Article,

Carbon dioxide cycling and implications for climate on ancient Earth

, and .
Journal of Geophysical Research-Planets, 106 (E1): 1373--1399 (2001)

Abstract

The crustal Urey cycle of CO2 involving silicate weathering and metamorphism acts as a dynamic climate buffer. In this cycle, warmer temperatures speed silicate weathering and carbonate formation, reducing atmospheric CO2 and thereby inducing global cooling. Over long periods of time, cycling of CO2 into and out of the mantle also dynamically buffers CO2. In the mantle cycle, CO2 is outgassed at ridge axes and island arcs, while subduction of carbonatized oceanic basalt and pelagic sediments returns CO2 to the mantle. Negative feedback is provided because the amount of basalt carbonatization depends on CO2 in seawater and therefore on CO2 in the air.

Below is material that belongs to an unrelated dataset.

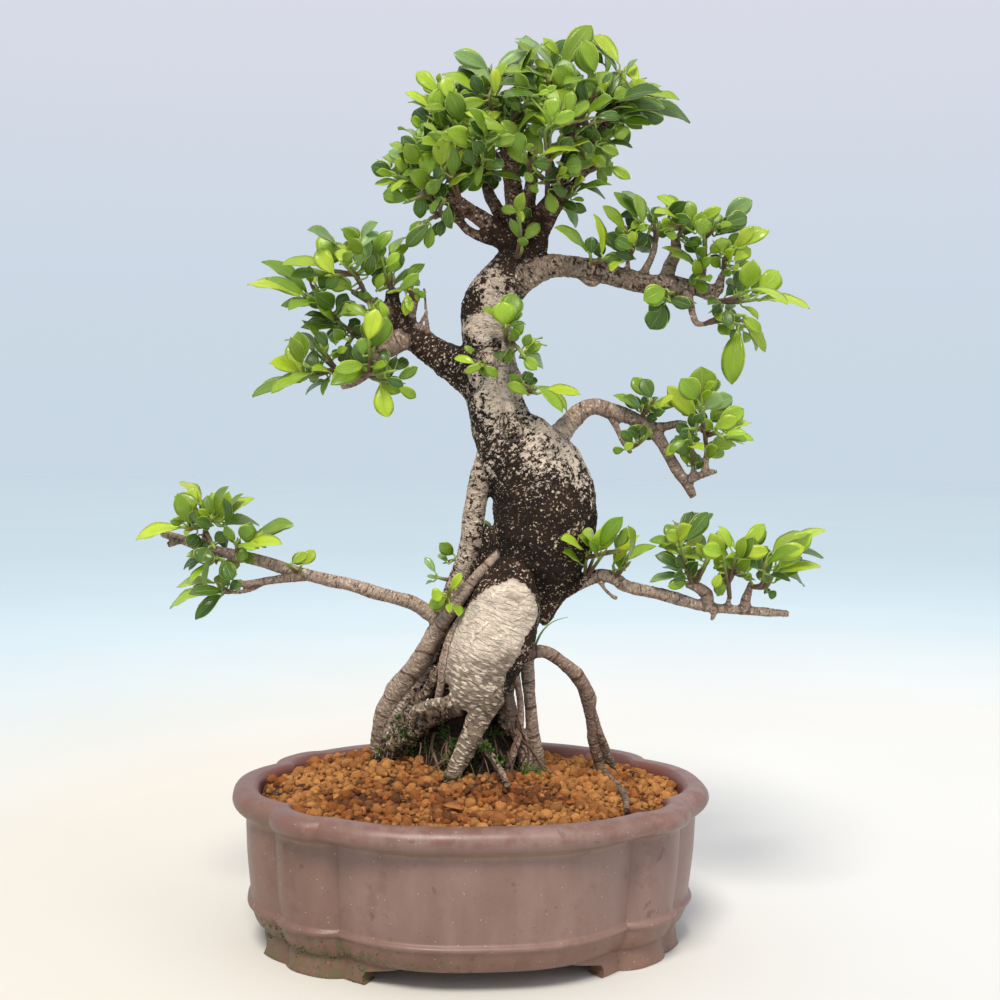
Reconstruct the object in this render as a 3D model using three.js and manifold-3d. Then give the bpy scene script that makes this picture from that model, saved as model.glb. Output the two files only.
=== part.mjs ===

On the early Earth, processes involving tectonics were more vigorous than at present, and the dynamic mantle buffer dominated over the crustal one. The mantle cycle would have maintained atmospheric and oceanic CO2 reservoirs at levels where the climate was cold in the Archean unless another greenhouse gas was important. Reaction of CO2 with impact ejecta and its eventual subduction produce even lower levels of atmospheric CO2 and small crustal carbonate reservoirs in the Hadean. Despite its name, the Hadean climate would have been freezing unless tempered by other greenhouse gases.